## Finding Percentiles

Suppose you are given a multiset of real numbers $A=\{a_1,a_2,\cdots,a_n\}$. Given a number $b$, one can ask the question : Find the fraction of points in $A$ that are less than or equal to $b$. Here is a simple randomized algorithm to solve this.

 1. Choose $K$ elements of $A$ uniformly at random. Sort the elements. Let $B$ be the sorted multiset. 2. Find out the fraction $g$ of points in the new multiset $B$ that are less than or equal $b$. 3. Output $g$

How good is this algorithm? Here is an attempt at an analysis. For a number $x$ denote by $F(x,A)$ the fraction of elements in $A$ less than or equal to $x$. Suppose $F(b,A) = f$. Suppose $F(b,B) = g$. Then $g|B| = K$ of the elements were chosen from $f|A|$ elements and $(1-g)|B| = (|B| - K)$ of the elements were chosen from $(1-f)|A|$. Hence the probability is $\binom{|B|}{K} \cdot K^f \cdot (|B|-K)^(1-f)$. Therefore $K$ has a binomial distribution $B(|B|,f)$. The expected value of $K$ is $f|B|$ and the standard deviation is $\sqrt{|B|f(1-f)}$. By the The probability that we become wrong by $\delta$ is $Pr[|g - f| > \delta f]$. By using a modified form of the Hoeffding’s bound the probability is upper bounded by $2e^{-\frac{\delta^2 |B| f}{2} }$. If $f > 0$ then how large should $|B|$ be so that we are at most off by 1% of $f$ with probability $0.99$? A simple calculation shows that if $|B| > 1060/f$ then we are good.
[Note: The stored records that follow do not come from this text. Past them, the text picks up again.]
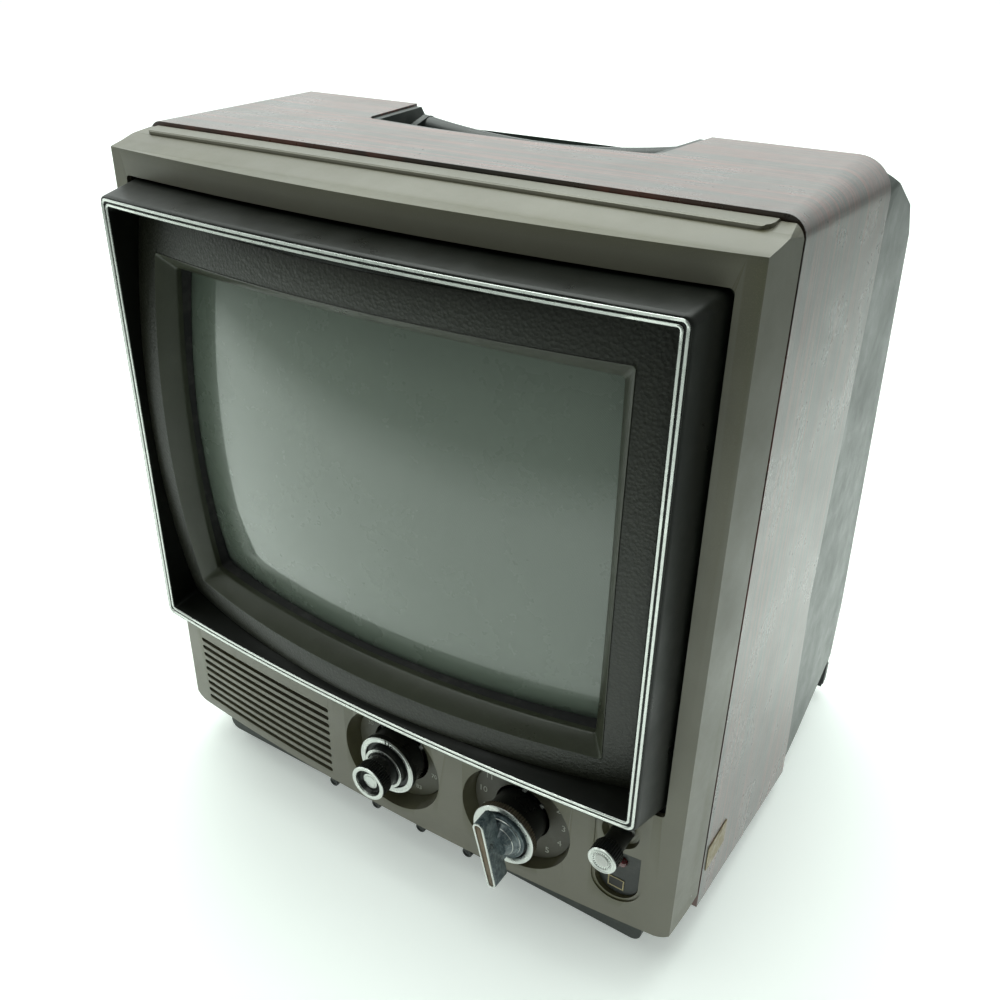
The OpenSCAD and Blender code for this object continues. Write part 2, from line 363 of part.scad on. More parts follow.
module mains_inlet() color([0.06,0.06,0.06]) fr() difference() { union() { bx([-121,252,51],[-99,264,65]); bx([-123.5,262.1,48.5],[-96.5,264,67.5]); } bx([-119,255,53],[-101,265,63]); }
module cord_hooks() color([0.07,0.08,0.08]) fr() for(s=[-1,1]) { bx([s*158-6,262.05,12],[s*158+6,264.2,54]); bx([s*158-5,264,9.2],[s*158+5,272.5,12.4]); bx([s*158-5,262.4,9.2],[s*158+5,264.1,14]); bx([s*158-5,269.8,12.3],[s*158+5,272.5,24]); }
// ---------- handle ----------
module handle_liner() color([0.09,0.1,0.1]) fr() difference() {
  union() {
    intersection() { plan(notch(0.3,168.2),345,384); side([[80,345],[168.2,345],[168.2,366.5],[146.4,377],[143.4,cab_top-3.4],[141.6,cab_top-1],[80,cab_top-1]],-90,90); }
    for(s=[-1,1]) bx([s>0?69.5:-79,133,346],[s>0?79:-69.5,142,364.9]);
  }
  difference() { plan(notch(4.8,166),347.2,400); for(s=[-1,1]) bx([s>0?69.5:-82,133,346],[s>0?82:-69.5,142,364.9]); }
  for(s=[-1,1]) cy2x(s,2.55);
}
module cy2x(s,r) translate([s>0?74:-88,110,366]) rotate([0,90,0]) cylinder(h=14,r=r,$fn=48);
module handle() color([0.06,0.07,0.07]) fr() difference() {
  union() {
    intersection() {
      translate([0,110+arm,367+455]) rotate([90,0,0]) rotate_extrude($fn=720) translate([455,0]) circle(r=grip_d/2,$fn=48);
      bx([-76,90,330],[76,200,400]);
    }
    for(s=[-1,1]) hull() { translate([s>0?72.2:-76.2,110,366]) rotate([0,90,0]) cylinder(h=4,r=6.5,$fn=48); translate([s>0?72.2:-76.2,110+arm,373.2]) rotate([0,90,0]) cylinder(h=4,r=grip_d/2,$fn=48); }
  }
  for(s=[-1,1]) translate([s>0?70:-79,110,366]) rotate([0,90,0]) cylinder(h=9,r=2.5+running,$fn=48);
}
module handle_pins() color([0.6,0.6,0.6]) fr() for(s=[-1,1]) { translate([s>0?72.4:-82.2,110,366]) rotate([0,90,0]) cylinder(h=9.8,r=2.5,$fn=48); }
module side_badge() color([0.5,0.45,0.35]) fr() bx([cw+0.02,32,51],[cw+0.6,56,67]);

cabinet();
front_mask();
hood();
trim_outer();
trim_inner();
screen_bezel();
screen_gasket();
crt_panel();
crt_funnel();
rimband();
crt_screws();
deflection_yoke();
neck_magnets();
socket_board();
uhf_plate();
vhf_plate();
uhf_ring();
uhf_ring_face();
uhf_fine_knob();
uhf_fine_rim();
uhf_fine_cap();
vhf_ring();
vhf_ring_face();
vhf_knob();
vhf_blade_trim();
volume_sleeve();
volume_knob();
volume_face();
lamp_plate();
pilot_jewel();
badge_blank();
peg_1();
peg_2();
peg_3();
peg_4();
control_pots();
uhf_tuner();
vhf_tuner();
tuner_bracket();
volume_pot();
speaker_frame();
speaker_magnet();
speaker_cone();
speaker_screws();
main_board();
flyback();
heatsink();
capacitors();
plinth();
feet();
back_cover();
back_screws();
terminal_plate();
terminal_screws();
mains_inlet();
cord_hooks();
handle_liner();
handle();
handle_pins();
side_badge();
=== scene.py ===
import json
import math
import bpy
import bmesh
from mathutils import Matrix, Vector


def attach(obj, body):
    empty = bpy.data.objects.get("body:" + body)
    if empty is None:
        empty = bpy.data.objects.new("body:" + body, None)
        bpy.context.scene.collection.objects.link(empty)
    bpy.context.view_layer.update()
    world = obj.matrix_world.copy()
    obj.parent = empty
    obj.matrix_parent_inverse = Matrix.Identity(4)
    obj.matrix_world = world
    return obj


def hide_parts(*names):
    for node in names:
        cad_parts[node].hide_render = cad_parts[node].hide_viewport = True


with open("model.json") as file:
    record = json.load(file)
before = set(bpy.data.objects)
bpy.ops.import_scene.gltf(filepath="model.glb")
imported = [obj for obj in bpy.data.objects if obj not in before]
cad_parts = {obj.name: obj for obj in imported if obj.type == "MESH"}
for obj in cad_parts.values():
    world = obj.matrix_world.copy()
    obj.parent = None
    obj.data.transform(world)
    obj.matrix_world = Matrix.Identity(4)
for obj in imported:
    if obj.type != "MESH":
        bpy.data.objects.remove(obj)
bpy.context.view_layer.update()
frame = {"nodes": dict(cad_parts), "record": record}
YO = 118.0
pi = math.pi


def P(x, y, z):
    """front frame millimetres to the row frame in metres"""
    return Vector((x / 1000.0, (y - YO) / 1000.0, z / 1000.0))


# ------------------------------------------------------------------ meshes
def new_ob(name, verts, faces, smooth=True):
    me = bpy.data.meshes.new(name)
    me.from_pydata([tuple(v) for v in verts], [], faces)
    me.validate()
    me.update()
    ob = bpy.data.objects.new(name, me)
    bpy.context.scene.collection.objects.link(ob)
    bm = bmesh.new()
    bm.from_mesh(me)
    bmesh.ops.remove_doubles(bm, verts=bm.verts, dist=1e-7)
    bmesh.ops.recalc_face_normals(bm, faces=bm.faces)
    bm.to_mesh(me)
    bm.free()
    for p in me.polygons:
        p.use_smooth = smooth
    return ob


def finish_edges(ob, width=0.0004, segs=2, angle=28, sharp=None):
    if width:
        b = ob.modifiers.new("edge", "BEVEL")
        b.width = width
        b.segments = segs
        b.limit_method = "ANGLE"
        b.angle_limit = math.radians(angle)
        b.harden_normals = False
        b.use_clamp_overlap = True
        b.miter_outer = "MITER_ARC"
    w = ob.modifiers.new("wn", "WEIGHTED_NORMAL")
    w.keep_sharp = True
    w.weight = 80
    return ob


def mark_sharp(ob, angle):
    bm = bmesh.new()
    bm.from_mesh(ob.data)
    lim = math.radians(angle)
    for e in bm.edges:
        if len(e.link_faces) != 2 or e.calc_face_angle(0) > lim:
            e.smooth = False
        else:
            e.smooth = True
    for f in bm.faces:
        f.smooth = True
    bm.to_mesh(ob.data)
    bm.free()


def measure(me):
    """area and volume of a mesh, with its faces split into triangles"""
    bm = bmesh.new()
    bm.from_mesh(me)
    bmesh.ops.triangulate(bm, faces=bm.faces)
    a = sum(f.calc_area() for f in bm.faces)
    v = abs(bm.calc_volume())
    bm.free()
    return a, v


def evaluated_measure(ob):
    bpy.context.view_layer.update()
    dg = bpy.context.evaluated_depsgraph_get()
    e = ob.evaluated_get(dg)
    me = bpy.data.meshes.new_from_object(e)
    r = measure(me)
    bpy.data.meshes.remove(me)
    return r


def refine(node, mat, width=0.0005, segs=2, angle=28, body="set", name=None):
    """the CAD piece again, with its flat faces joined and its edges softened; it falls back to plainer
    versions wherever joining or softening would change the piece's own area or volume"""
    src = frame["nodes"][node]
    ref = src.data.copy()
    ref.transform(src.matrix_world)
    a0, v0 = measure(ref)
    ob = None
    for step, (join, soft) in enumerate(((True, width), (False, width * 0.6), (True, 0.0), (False, 0.0))):
        if step == 2 and not width:
            continue
        me = ref.copy()
        ob = bpy.data.objects.new(name or node + "_v", me)
        bpy.context.scene.collection.objects.link(ob)
        bm = bmesh.new()
        bm.from_mesh(me)
        bmesh.ops.remove_doubles(bm, verts=bm.verts, dist=2e-6)
        if join:
            bmesh.ops.dissolve_limit(bm, angle_limit=math.radians(0.12), use_dissolve_boundaries=False, verts=bm.verts, edges=bm.edges, delimit={"NORMAL"})
        bmesh.ops.recalc_face_normals(bm, faces=bm.faces)
        for f in bm.faces:
            f.smooth = True
        bm.to_mesh(me)
        bm.free()
        if soft:
            finish_edges(ob, soft, segs, angle)
        mark_sharp(ob, 32)
        a1, v1 = evaluated_measure(ob)
        print("REFINE %-16s step %d area %.4f volume %.4f" % (node, step, a1 / a0, v1 / v0))
        if abs(a1 / a0 - 1) < 0.035 and abs(v1 / v0 - 1) < 0.012:
            break
        if step < 3:
            bpy.data.objects.remove(ob)
    me.materials.clear()
    me.materials.append(mat)
    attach(ob, body)
    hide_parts(node)
    return ob


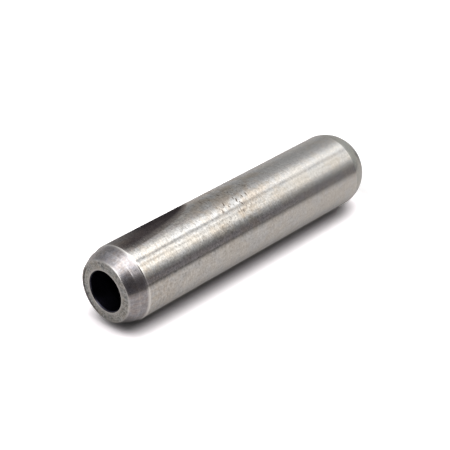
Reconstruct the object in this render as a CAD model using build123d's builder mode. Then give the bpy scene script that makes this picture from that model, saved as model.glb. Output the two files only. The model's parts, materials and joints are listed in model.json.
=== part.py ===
from build123d import *
import os
from math import radians, tan

# Valve guide of an engine's cylinder head: one turned and ground sleeve, in millimetres.
# The axis is Z. The origin is the centre of the port end, and the spring end is up.

# Sleeve
body_diameter = 13.2         # ground outside, pressed into the cylinder head
bore_diameter = 7.0          # running bore for the valve stem
overall_length = 59.0
bore_edge_break = 0.15       # chamfer at both mouths of the bore

# Port end: a nose turned to an arc, which leaves a narrow flat ring
nose_length = 4.0
nose_radius = 6.0
nose_ring_width = 0.8        # from the bore's edge break out to the arc

# Spring end, from the ground outside up: a narrow bevel, a slim cone, a steeper lead cone
bevel_depth = 0.1            # on the radius, where the ground outside stops
bevel_length = 0.15
slim_cone_length = 1.55
slim_cone_angle = 11.0       # degrees off the axis
lead_cone_length = 1.7
lead_cone_angle = 26.5
face_edge_radius = 0.25      # rounding between the lead cone and the end face

# Radii and heights that follow
body_radius = body_diameter / 2
bore_radius = bore_diameter / 2
nose_ring_radius = bore_radius + bore_edge_break + nose_ring_width

lead_cone_base = overall_length - lead_cone_length
slim_cone_base = lead_cone_base - slim_cone_length
body_top = slim_cone_base - bevel_length

slim_base_radius = body_radius - bevel_depth
lead_base_radius = slim_base_radius - slim_cone_length * tan(radians(slim_cone_angle))
face_radius = lead_base_radius - lead_cone_length * tan(radians(lead_cone_angle))

with BuildPart() as valve_guide:
    # Half of the section, from the bore wall outwards, turned about the axis
    with BuildSketch(Plane.XZ):
        with BuildLine():
            nose_ring = Line((bore_radius, 0), (nose_ring_radius, 0))
            nose = RadiusArc((body_radius, nose_length), nose_ring @ 1, nose_radius)
            Polyline(
                nose @ 0,
                (body_radius, body_top),
                (slim_base_radius, slim_cone_base),
                (lead_base_radius, lead_cone_base),
                (face_radius, overall_length),
                (bore_radius, overall_length),
                nose_ring @ 0,
            )
        make_face()
    revolve(axis=Axis.Z)

    # Both mouths of the bore, which is the narrowest cylinder
    bore_wall = valve_guide.faces().filter_by(GeomType.CYLINDER).sort_by(lambda face: face.radius)[0]
    chamfer(bore_wall.edges().filter_by(GeomType.CIRCLE), length=bore_edge_break)

    # Outer edge of the end face on the spring side
    end_face = valve_guide.faces().filter_by(GeomType.PLANE).sort_by(Axis.Z)[-1]
    fillet(end_face.outer_wire().edges(), radius=face_edge_radius)

valve_guide.part.label = "valve_guide"

os.makedirs("parts", exist_ok=True)
export_step(valve_guide.part, "parts/valve_guide.step")
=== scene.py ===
import json
import math

import bpy
import numpy as np
from mathutils import Matrix, Vector


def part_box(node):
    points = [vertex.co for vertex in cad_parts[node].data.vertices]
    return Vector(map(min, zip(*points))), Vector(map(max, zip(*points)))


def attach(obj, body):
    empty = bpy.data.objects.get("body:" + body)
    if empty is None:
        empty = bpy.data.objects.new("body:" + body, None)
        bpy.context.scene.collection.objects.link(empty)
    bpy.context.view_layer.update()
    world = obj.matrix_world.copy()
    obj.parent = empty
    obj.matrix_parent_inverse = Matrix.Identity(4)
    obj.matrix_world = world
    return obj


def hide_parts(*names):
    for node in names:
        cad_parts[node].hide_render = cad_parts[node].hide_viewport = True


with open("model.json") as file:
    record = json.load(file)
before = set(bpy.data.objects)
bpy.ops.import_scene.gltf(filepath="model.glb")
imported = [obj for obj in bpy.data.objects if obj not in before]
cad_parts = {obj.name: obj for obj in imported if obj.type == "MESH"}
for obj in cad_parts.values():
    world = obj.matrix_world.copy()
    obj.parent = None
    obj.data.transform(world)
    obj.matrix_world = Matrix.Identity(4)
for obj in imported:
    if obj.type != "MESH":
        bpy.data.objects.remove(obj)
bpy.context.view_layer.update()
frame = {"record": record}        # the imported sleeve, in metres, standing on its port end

mm = 0.001

# What the frame says about the sleeve
mounts = {mount["name"]: mount for mount in frame["record"]["mounts"]}
sleeveLow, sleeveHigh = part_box("valve_guide")
sleeveLength = sleeveHigh[2] - sleeveLow[2]
bodyRadius = mounts["head_seat"]["dims"]["r_mm"] * mm
boreRadius = mounts["stem_bore"]["dims"]["r_mm"] * mm
bodyLength = mounts["head_seat"]["dims"]["length_mm"] * mm
bodyStart = mounts["head_seat"]["pos_m"][2] - bodyLength / 2
bodyEnd = bodyStart + bodyLength

# The sleeve lies on the photograph's floor with its side, so in this upright frame that floor is a wall.
# floorUp points off that floor, floorSide along it, square to the axis and towards the camera.
axis = Vector((0, 0, 1))
floorUp = Vector((1, -1, 0)).normalized()
floorSide = Vector((-1, -1, 0)).normalized()


def towards(turn):
    # Unit vector square to the axis, turned from floorSide towards floorUp
    return floorSide * math.cos(turn) + floorUp * math.sin(turn)


# Section of the sleeve

sleeve = {
    "edgeBreak": 0.15 * mm,          # chamfer at both mouths of the bore
    "noseRadius": 6.0 * mm,
    "noseRing": 0.8 * mm,            # flat ring between the bore's edge break and the arc
    "bevelDepth": 0.1 * mm,          # where the ground outside stops
    "bevelLength": 0.15 * mm,
    "slimLength": 1.55 * mm,
    "slimAngle": math.radians(11),
    "leadLength": 1.7 * mm,
    "leadAngle": math.radians(26.5),
    "faceRound": 0.25 * mm,
    "ridgeRound": 1.2 * mm,          # between the two cones
    "worn": 0.035 * mm,              # what handling took off the sharp edges
    "nosePoints": 30,
    "finePoints": 7,                 # round a worn edge
    "widePoints": 12,                # round a larger radius
    "turns": 360,                    # divisions around
}
leadStart = sleeveLength - sleeve["leadLength"]      # height of the ridge between the two cones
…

If The nice part about use of this bound is that it does not depend on the size of the underlying multiset $A$. However there is a dependance on $f$ that is unknown in the first place! However if we assume $f \geq 0.1$ then we can get away with sampling a few thousand elements. Are there any better known algorithms? In randomized algorithms that produce $0-1$ answers it is possible to increase the probability of success by repeating algorithm multiple times and then taking the majority of the output as the true answer. Is there a similar way of improving the overall accuracy of algorithms that produce one of many possible values such as the percentile algorithm?